While we can’t say for sure that the nation’s economy is in a recession (it takes two quarters of economic data to say for certain), it certainly appears we are in a heck of a slump, if not an outright recession.
So what should business reporters be doing to reflect this bad news? First, they should not shy away from calling it as they see it. Why wait for the official word from an economist to tell us we’re in a recession. If you do, you might be half way through the business cycle before your reporting reflects the situation.
A better strategy is to take it upon yourself to do some measurements and observation. Are the lines at the local soup kitchens getting longer in your city? Are the food banks running out of food? Are more people applying for unemployment and food stamps? How are new car sales doing and what are the bankruptcy and foreclosure rates in your town?
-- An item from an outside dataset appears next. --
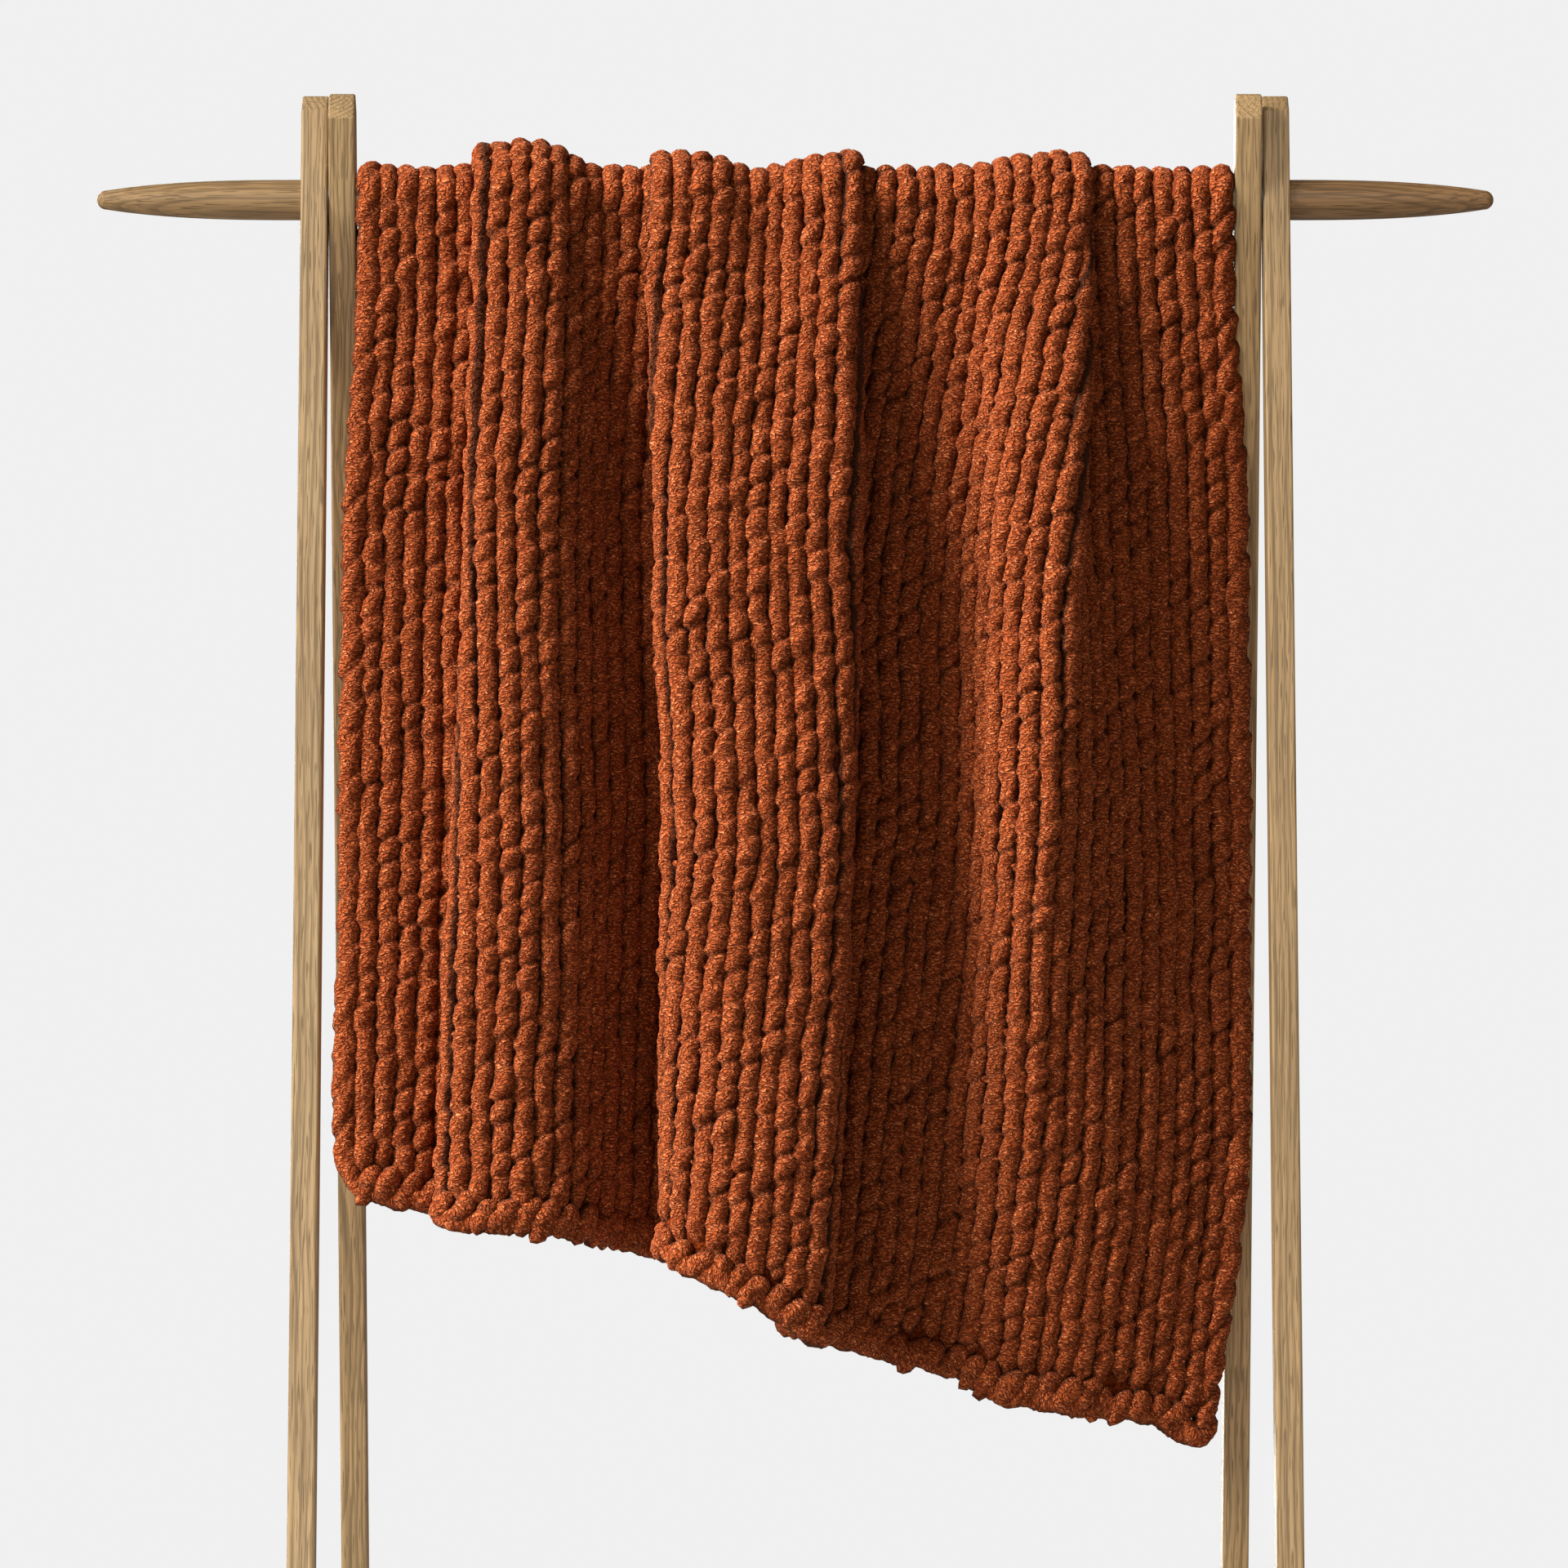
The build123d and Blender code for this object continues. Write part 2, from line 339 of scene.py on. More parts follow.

From there, start studying the economic data. Don’t just pay attention to the jobless rate, but also take note of how many jobs were created and in what sectors and compare the data historically. It was always eye opening for me to note the difference in the number of jobs created between booming Sun Belt states, like Nevada and Arizona, and the once mighty manufacturing states like Michigan and Ohio. How are those Sun Belt states faring now?
Other data such as commercial real estate activity, gross state product and business startup and closure rates can also provide excellent fodder for analyzing an economy’s performance. I always found the Consumer Price Index’s basket of goods a bit too narrow to provide a broad view of inflation, but if it’s the only tool at your disposal, use it.
While you are at it, take a look at the earnings, hiring plans and the general behavior of the largest employers in your area. Are they instituting hiring freezes or are they busy churning out widgets? Every town, city or region will have varying degrees of impact. Find those differences and report on them. But most of all, understand what makes your local economy tick.
As business journalists, we sometimes think we need to hear an “official” take on the economy before we react and report. But if you wait for the Business Cycle Dating Committee at the National Bureau of Economic Research (that’s the nonprofit group of economists, professors and others who make the official call of when the country is in a recession), you might have missed its worst days. You will have failed to provide important coverage for your local readers.
So talk to the experts, from the most pessimistic to the most optimistic economist. But let your own eyes and ears be your guide.